======== EXERCISE INPUT

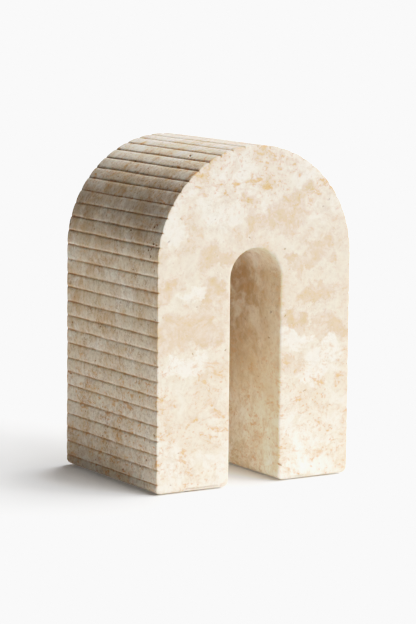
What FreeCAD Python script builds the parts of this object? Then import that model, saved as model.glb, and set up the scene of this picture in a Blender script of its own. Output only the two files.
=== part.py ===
"""Arched stone book end: a ribbed block of travertine with a round-topped slot, on four felt pads.

Frame: millimetres, +Z up. The origin is the middle of the ground under the pads. The smooth front face
looks along -Y, the slot runs right through along Y, and the ribs go up both sides and over the arch.
"""
import FreeCAD, Part
import math
import os
import Sketcher

TOLERANCE = 1e-4

DIMENSIONS = {
    # the whole object
    "overall_height": 150.0,
    "overall_width": 100.0,
    "overall_depth": 80.0,
    # the slot; its height is from the ground to the crown of its round top
    "slot_width": 26.0,
    "slot_height": 105.0,
    # grooves sawn along the depth, evenly spaced from the lowest one up to the crown
    "lowest_groove_height": 4.9,
    "grooves_per_side": 15,
    "grooves_on_arch": 25,
    "groove_width": 1.3,
    "groove_depth": 0.7,
    # rounded edges
    "foot_corner_radius": 2.5,
    "face_edge_radius": 0.8,
    # self-adhesive pads, two under each foot
    "pad_diameter": 20.0,
    "felt_thickness": 0.45,
    "adhesive_thickness": 0.15,
    "pad_distance_in_depth": 50.0,
}

# lengths and angles worked out from the sheet, as expressions that features are bound to
PAD_HEIGHT = "(Dims.felt_thickness + Dims.adhesive_thickness)"
ARCH_RADIUS = "(Dims.overall_width / 2)"
ARCH_CENTRE = "(Dims.overall_height - Dims.overall_width / 2)"
SLOT_RADIUS = "(Dims.slot_width / 2)"
SLOT_CENTRE = "(Dims.slot_height - Dims.slot_width / 2)"
FOOT_CENTRE = "((Dims.overall_width + Dims.slot_width) / 4)"
HALF_OUTLINE = f"({ARCH_CENTRE} + pi * {ARCH_RADIUS} / 2)"
PITCHES_TO_CROWN = "(Dims.grooves_per_side + (Dims.grooves_on_arch - 1) / 2)"
GROOVE_PITCH = f"(({HALF_OUTLINE} - Dims.lowest_groove_height) / {PITCHES_TO_CROWN})"
ARCH_SPAN = f"((Dims.grooves_on_arch - 1) * {GROOVE_PITCH} / {ARCH_RADIUS} * 180 / pi)"

doc = FreeCAD.newDocument("book_end")
sheet = doc.addObject("Spreadsheet::Sheet", "Dims")
for row, (alias, value) in enumerate(DIMENSIONS.items(), start=1):
    sheet.set(f"A{row}", alias)
    sheet.set(f"B{row}", str(value))
    sheet.setAlias(f"B{row}", alias)
doc.recompute()


def value_of(rule):
    """The number that an expression over the sheet comes to."""
    return float(sheet.evalExpression(rule))


def new_sketch(body, name):
    """A sketch on the body's own XZ plane: its x is the row's X, and its y is the row's Z."""
    sketch = body.newObject("Sketcher::SketchObject", name)
    plane = next(item for item in body.Origin.OriginFeatures if item.Role == "XZ_Plane")
    sketch.AttachmentSupport = [(plane, "")]
    sketch.MapMode = "FlatFace"
    return sketch


def bind(sketch, constraint, rule):
    """Adds a driving constraint to a sketch and binds its value to an expression."""
    index = sketch.addConstraint(constraint)
    sketch.setExpression(f"Constraints[{index}]", rule)


def draw_arch(sketch, radius_rule, centre_rule, bottom_rule):
    """Draws an upside-down U, closed along its bottom: two straight sides under a half circle."""
    radius, centre, bottom = value_of(radius_rule), value_of(centre_rule), value_of(bottom_rule)
    right_foot = FreeCAD.Vector(radius, bottom, 0)
    left_foot = FreeCAD.Vector(-radius, bottom, 0)
    circle = Part.Circle(FreeCAD.Vector(0, centre, 0), FreeCAD.Vector(0, 0, 1), radius)
    base = sketch.addGeometry(Part.LineSegment(left_foot, right_foot))
    right = sketch.addGeometry(Part.LineSegment(right_foot, FreeCAD.Vector(radius, centre, 0)))
    arc = sketch.addGeometry(Part.ArcOfCircle(circle, 0, math.pi))
    left = sketch.addGeometry(Part.LineSegment(FreeCAD.Vector(-radius, centre, 0), left_foot))
    sketch.addConstraint(Sketcher.Constraint("Coincident", base, 2, right, 1))
    sketch.addConstraint(Sketcher.Constraint("Coincident", left, 2, base, 1))
    sketch.addConstraint(Sketcher.Constraint("Tangent", right, 2, arc, 1))
    sketch.addConstraint(Sketcher.Constraint("Tangent", arc, 2, left, 1))
    sketch.addConstraint(Sketcher.Constraint("Horizontal", base))
    sketch.addConstraint(Sketcher.Constraint("Vertical", right))
    sketch.addConstraint(Sketcher.Constraint("Vertical", left))
    sketch.addConstraint(Sketcher.Constraint("PointOnObject", arc, 3, -2))
    bind(sketch, Sketcher.Constraint("Radius", arc, radius), radius_rule)
    bind(sketch, Sketcher.Constraint("DistanceY", -1, 1, arc, 3, centre), centre_rule)
    bind(sketch, Sketcher.Constraint("DistanceY", -1, 1, base, 1, bottom), bottom_rule)


def draw_groove(sketch, side, surface_rule):
    """Draws a V whose mouth is on the outer surface, to the right (side 1) or the left (side -1).

    Its sides carry on past the surface by the groove's own depth, where it is twice as wide.
    """
    surface, depth, width = (
        value_of(surface_rule), value_of("Dims.groove_depth"), value_of("Dims.groove_width"))
    tip = FreeCAD.Vector(side * (surface - depth), 0, 0)
    upper = FreeCAD.Vector(side * (surface + depth), width, 0)
    lower = FreeCAD.Vector(side * (surface + depth), -width, 0)
    rising = sketch.addGeometry(Part.LineSegment(tip, upper))
    back = sketch.addGeometry(Part.LineSegment(upper, lower))
    falling = sketch.addGeometry(Part.LineSegment(lower, tip))
    sketch.addConstraint(Sketcher.Constraint("Coincident", rising, 2, back, 1))
    sketch.addConstraint(Sketcher.Constraint("Coincident", back, 2, falling, 1))
    sketch.addConstraint(Sketcher.Constraint("Coincident", falling, 2, rising, 1))
    sketch.addConstraint(Sketcher.Constraint("PointOnObject", rising, 1, -1))
    sketch.addConstraint(Sketcher.Constraint("Symmetric", back, 1, back, 2, -1))
    bind(sketch, Sketcher.Constraint("DistanceX", -1, 1, rising, 1, tip.x),
         f"{side} * ({surface_rule} - Dims.groove_depth)")
    bind(sketch, Sketcher.Constraint("DistanceX", -1, 1, back, 1, upper.x),
         f"{side} * ({surface_rule} + Dims.groove_depth)")
    bind(sketch, Sketcher.Constraint("DistanceY", back, 2, back, 1, 2 * width), "2 * Dims.groove_width")


def through_feature(body, kind, name, sketch, length_rule):
    """A pad or a pocket that runs the same way to both sides of its sketch."""
    feature = body.newObject(f"PartDesign::{kind}", name)
    feature.Profile = sketch
    feature.SideType = "Symmetric"
    feature.setExpression("Length", length_rule)
    doc.recompute()
    return feature


def round_edges(body, name, chosen, radius_rule):
    """Rounds the edges of the body so far of which every point is chosen."""
    base = body.Tip
    names = [
        f"Edge{number}" for number, edge in enumerate(base.Shape.Edges, start=1)
        if all(chosen(point) for point in edge.discretize(5))]
    fillet = body.newObject("PartDesign::Fillet", name)
    fillet.Base = (base, names)
    fillet.setExpression("Radius", radius_rule)
    doc.recompute()


def repeat_up_side(body, name, groove, sketch):
    """Repeats one groove up a straight side."""
    pattern = body.newObject("PartDesign::LinearPattern", name)
    pattern.Originals = [groove]
    pattern.Direction = (sketch, ["V_Axis"])
    pattern.setExpression("Length", f"(Dims.grooves_per_side - 1) * {GROOVE_PITCH}")
    pattern.setExpression("Occurrences", "Dims.grooves_per_side")
    body.Tip = pattern
    doc.recompute()


def repeat_over_arch(body, name, groove, sketch):
    """Repeats one groove over the arch, round the arch's own axis."""
    pattern = body.newObject("PartDesign::PolarPattern", name)
    pattern.Originals = [groove]
    pattern.Axis = (sketch, ["N_Axis"])
    pattern.setExpression("Angle", ARCH_SPAN)
    pattern.setExpression("Occurrences", "Dims.grooves_on_arch")
    body.Tip = pattern
    doc.recompute()


def make_stone():
    """The block of stone: outline, slot, rounded edges, then the grooves."""
    body = doc.addObject("PartDesign::Body", "stone_arch")
    body.Label = "stone_arch"

    block_sketch = new_sketch(body, "block_outline")
    draw_arch(block_sketch, ARCH_RADIUS, ARCH_CENTRE, PAD_HEIGHT)
    through_feature(body, "Pad", "block", block_sketch, "Dims.overall_depth")

    slot_sketch = new_sketch(body, "slot_outline")
    draw_arch(slot_sketch, SLOT_RADIUS, SLOT_CENTRE, f"-{PAD_HEIGHT}")
    through_feature(body, "Pocket", "slot", slot_sketch, "2 * Dims.overall_depth")

    underside = value_of(PAD_HEIGHT)
    corners = (value_of(SLOT_RADIUS), value_of(ARCH_RADIUS))
    half_depth = value_of("Dims.overall_depth / 2")

    def on_foot_corner(point):
        at_corner = any(abs(abs(point.x) - corner) < TOLERANCE for corner in corners)
        return at_corner and abs(point.z - underside) < TOLERANCE

    def on_end_face(point):
        return abs(abs(point.y) - half_depth) < TOLERANCE

    round_edges(body, "foot_corners", on_foot_corner, "Dims.foot_corner_radius")
    round_edges(body, "face_edges", on_end_face, "Dims.face_edge_radius")

    for side, side_name in ((1, "right"), (-1, "left")):
        sketch = new_sketch(body, f"{side_name}_groove_section")
        sketch.setExpression("AttachmentOffset.Base.y", "Dims.lowest_groove_height")
        draw_groove(sketch, side, ARCH_RADIUS)
        groove = through_feature(
            body, "Pocket", f"lowest_{side_name}_groove", sketch, "2 * Dims.overall_depth")
        repeat_up_side(body, f"{side_name}_grooves", groove, sketch)

    sketch = new_sketch(body, "arch_groove_section")
    sketch.setExpression("AttachmentOffset.Base.y", ARCH_CENTRE)
    sketch.setExpression("AttachmentOffset.Rotation.Angle", f"90 - {ARCH_SPAN} / 2")
    draw_groove(sketch, 1, ARCH_RADIUS)
    groove = through_feature(body, "Pocket", "first_arch_groove", sketch, "2 * Dims.overall_depth")
    repeat_over_arch(body, "arch_grooves", groove, sketch)
    return body


def make_disc(label, bottom_rule, thickness_rule, side, end):
    """A flat disc under the left (side -1) or right foot, near the front (end -1) or the back."""
    disc = doc.addObject("Part::Cylinder", label)
    disc.Label = label
    disc.setExpression("Radius", "Dims.pad_diameter / 2")
    disc.setExpression("Height", thickness_rule)
    disc.setExpression("Placement.Base.x", f"{side} * {FOOT_CENTRE}")
    disc.setExpression("Placement.Base.y", f"{end} * Dims.pad_distance_in_depth / 2")
    disc.setExpression("Placement.Base.z", bottom_rule)
    return disc


subparts = [make_stone()]
for end, end_name in ((-1, "front"), (1, "back")):
    for side, side_name in ((-1, "left"), (1, "right")):
        place = f"{end_name}_{side_name}"
        subparts.append(make_disc(f"felt_pad_{place}", "0", "Dims.felt_thickness", side, end))
        subparts.append(make_disc(
            f"pad_adhesive_{place}", "Dims.felt_thickness", "Dims.adhesive_thickness", side, end))
doc.recompute()

for item in doc.Objects:
    if "Invalid" in item.State or "Error" in item.State:
        raise RuntimeError(f"{item.Label} did not compute: {item.State}")

# the stone must be as large as the sheet says, and lose to each groove what its section takes away
stone = subparts[0]
smooth = doc.getObject("face_edges").Shape.Volume
groove_count = 2 * DIMENSIONS["grooves_per_side"] + DIMENSIONS["grooves_on_arch"]
expected = groove_count * value_of("Dims.groove_width * Dims.groove_depth / 2 * Dims.overall_depth")
print(f"groove pitch {value_of(GROOVE_PITCH):.3f} mm, {groove_count} grooves")
print(f"volume sawn out {smooth - stone.Shape.Volume:.0f} mm3, expected about {expected:.0f} mm3")
if abs((smooth - stone.Shape.Volume) / expected - 1) > 0.1:
    raise RuntimeError("the grooves do not take away what they should")

os.makedirs("parts", exist_ok=True)
for subpart in subparts:
    shape = subpart.Shape
    if shape.isNull() or not shape.isValid():
        raise RuntimeError(f"{subpart.Label} has no valid shape")
    shape.exportStep(f"parts/{subpart.Label}.step")
    box = shape.BoundBox
    print(f"{subpart.Label}: {shape.Volume:.1f} mm3, X {box.XMin:.2f} to {box.XMax:.2f}, "
          f"Y {box.YMin:.2f} to {box.YMax:.2f}, Z {box.ZMin:.2f} to {box.ZMax:.2f}")
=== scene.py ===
"""Looks of the arched stone book end: travertine block, felt pads, a pale floor and soft studio light."""

import math

import bmesh
import bpy
import numpy as np
from mathutils import Matrix, Vector, kdtree


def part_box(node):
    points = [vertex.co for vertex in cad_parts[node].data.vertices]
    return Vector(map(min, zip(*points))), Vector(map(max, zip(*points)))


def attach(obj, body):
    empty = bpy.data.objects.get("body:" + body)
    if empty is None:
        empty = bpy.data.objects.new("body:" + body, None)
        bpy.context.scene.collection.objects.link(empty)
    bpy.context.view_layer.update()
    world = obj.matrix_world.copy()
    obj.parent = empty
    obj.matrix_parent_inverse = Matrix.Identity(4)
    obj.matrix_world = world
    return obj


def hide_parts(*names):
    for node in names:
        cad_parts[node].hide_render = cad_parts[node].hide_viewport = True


MM = 0.001
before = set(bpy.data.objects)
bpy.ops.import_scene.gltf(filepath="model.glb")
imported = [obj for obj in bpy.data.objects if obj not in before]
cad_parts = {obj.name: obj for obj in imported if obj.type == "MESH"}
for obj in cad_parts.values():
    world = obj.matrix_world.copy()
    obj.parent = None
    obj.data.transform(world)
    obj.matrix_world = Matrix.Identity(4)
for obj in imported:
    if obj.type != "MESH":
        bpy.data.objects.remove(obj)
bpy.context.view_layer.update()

# ------------------------------------------------- sizes in millimetres, measured on the CAD stone
STONE = "stone_arch"
LOW, HIGH = (np.array(corner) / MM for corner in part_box(STONE))
UNDERSIDE = float(LOW[2])
OUTER_RADIUS = float(HIGH[0])
HALF_DEPTH = float(HIGH[1])
ARCH_CENTRE = float(HIGH[2]) - OUTER_RADIUS
cad_points = np.array([tuple(v.co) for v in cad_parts[STONE].data.vertices]) / MM
SLOT_RADIUS = float(np.abs(cad_points[cad_points[:, 2] < ARCH_CENTRE / 2, 0]).min())
SLOT_CENTRE = float(cad_points[np.abs(cad_points[:, 0]) < 1.0, 2].min()) - SLOT_RADIUS

# the grooves, spaced as on the CAD stone, with one on the crown
GROOVES = 55
LOWEST_GROOVE = 4.9
OUTLINE = 2 * ARCH_CENTRE + math.pi * OUTER_RADIUS
GROOVE_PITCH = (OUTLINE - 2 * LOWEST_GROOVE) / (GROOVES - 1)
GROOVE_HALF_WIDTH = 0.68
GROOVE_DEPTH = 0.52
RIB_CROWN = 0.08

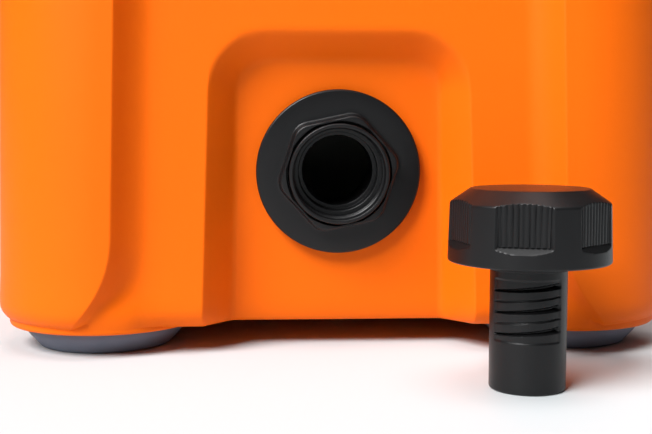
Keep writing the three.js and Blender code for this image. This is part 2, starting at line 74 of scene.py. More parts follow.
def meshFrom(name, verts, faces):
    # A mesh from an (n, 3) array of points and an (m, 4) array of corners; a corner given twice makes a
    # triangle.
    faces = np.asarray(faces)
    repeated = faces == np.roll(faces, -1, axis=1)
    keep = ~repeated
    counts = keep.sum(axis=1)
    good = counts >= 3
    faces, keep, counts = faces[good], keep[good], counts[good]
    loops = faces[keep]
    used, loops = np.unique(loops, return_inverse=True)
    verts = np.asarray(verts, float)[used]
    mesh = bpy.data.meshes.new(name)
    mesh.vertices.add(len(verts))
    mesh.vertices.foreach_set("co", verts.astype(np.float32).ravel())
    mesh.loops.add(len(loops))
    mesh.loops.foreach_set("vertex_index", loops.astype(np.int32).ravel())
    mesh.polygons.add(len(counts))
    starts = np.concatenate([[0], np.cumsum(counts)[:-1]])
    mesh.polygons.foreach_set("loop_start", starts.astype(np.int32))
    mesh.polygons.foreach_set("loop_total", counts.astype(np.int32))
    mesh.polygons.foreach_set("use_smooth", np.ones(len(counts), bool))
    mesh.update(calc_edges=True)
    mesh.validate()
    return mesh


def addPiece(name, points, faces, body, slotName, replaced, sharpDeg=35):
    # A finished piece: its mesh and finish, the body it rides on and the nodes it stands in for.
    mesh = meshFrom(name, points, faces)
    mesh.set_sharp_from_angle(angle=math.radians(sharpDeg))
    piece = bpy.data.objects.new(name, mesh)
    bpy.context.scene.collection.objects.link(piece)
    mesh.materials.append(materials[slotName])
    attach(piece, body)
    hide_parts(*replaced)
    return piece


def gridFaces(rows, columns, wrapRows=False, wrapColumns=True, offset=0):
    # Corners of the quads of a rows by columns grid, the last column or row joined to the first where it
    # wraps.
    index = np.arange(rows * columns).reshape(rows, columns) + offset
    if wrapRows:
        index = np.vstack([index, index[:1]])
    if wrapColumns:
        index = np.hstack([index, index[:, :1]])
    return np.stack([index[:-1, :-1], index[:-1, 1:], index[1:, 1:], index[1:, :-1]], axis=-1).reshape(-1, 4)


def collapse(faces, gone, kept):
    # The same faces with every corner in gone swapped for kept, which closes a pole.
    return np.where(np.isin(faces, gone), kept, faces)


def closePoles(faces, rows, columns, first=True, last=True):
    # A grid's faces with its first row, its last row or both drawn into one point.
    if first:
        faces = collapse(faces, np.arange(columns), 0)
    if last:
        end = (rows - 1) * columns
        faces = collapse(faces, end + np.arange(columns), end)
    return faces


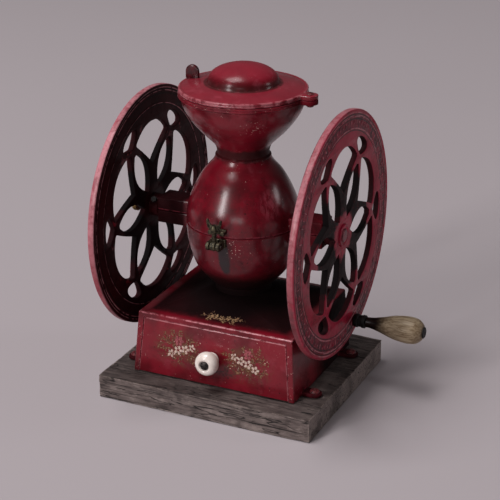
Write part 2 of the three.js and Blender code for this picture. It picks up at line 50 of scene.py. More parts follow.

================

SHORT EXERCISE → Copy the lines from the start of the data verbatim, stopping after the line containing "four felt pads.".

SOLUTION FOR THIS PROBLEM →
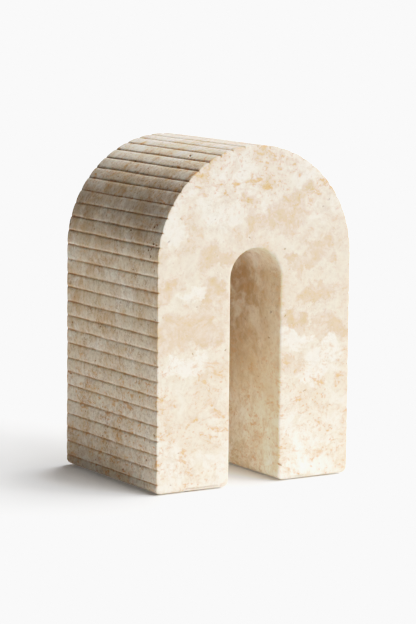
What FreeCAD Python script builds the parts of this object? Then import that model, saved as model.glb, and set up the scene of this picture in a Blender script of its own. Output only the two files.
=== part.py ===
"""Arched stone book end: a ribbed block of travertine with a round-topped slot, on four felt pads.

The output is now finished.